One important thing to implement is that all clients get their attention. If one client is sending 10,000 bytes of information, it should not impact a client making a very simple request. This is why we read the information that each client sends the server in small READ_BUFFER_SIZE of 100 bytes. We do the same thing for writing. This way, while processing a big request, we can simultaneously read and then send to a client making a small request.
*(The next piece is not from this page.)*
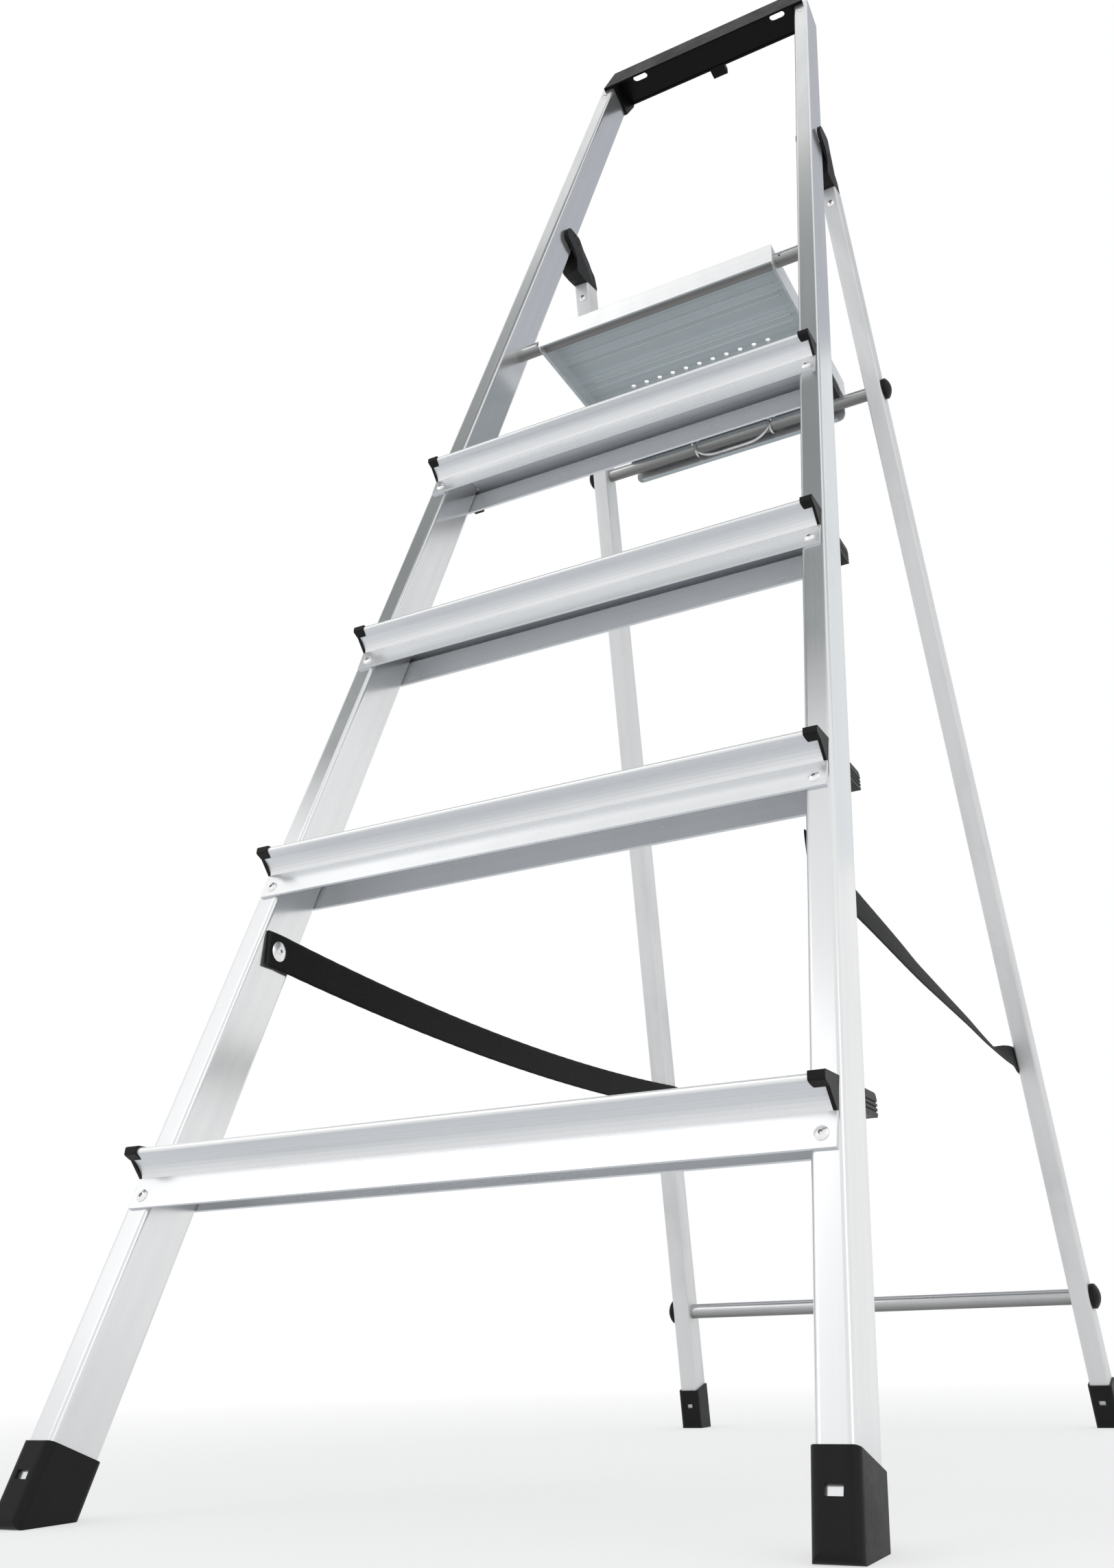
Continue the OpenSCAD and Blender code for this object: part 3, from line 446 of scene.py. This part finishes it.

What is CGI: Common Gateway Interface protocols. This allows clients to make a request to the server where the server will execute a program (inside a child process). This allows for the execution of .cgi or .php scripts in the case of our webserv. These scripts need to be able to take input from, for example, a POST HTTP request body and generate the right output.
The challenge
Firstly, the script needs to run inside a child process, ensuring that you can safely execute the script without affecting your main process. However, while the script is running, reading and writing to other clients must continue. This means the script cannot block your program's I/O operations. How do you avoid blocking I/O operations? You already have a handler for this: epoll() can manage multiple I/O operations. To add your input and output from your CGI script to epoll, you need to pipe() the IN and OUT of the child process executing the script. Additionally, to keep everything running smoothly, you must check for these pipe() file descriptors inside your epoll() loop and ensure the script doesn't run indefinitely by implementing a script timeout check. Incorporating CGI with the epoll() loop was quite a challenge and required some rewriting, something we should have probably considered earlier.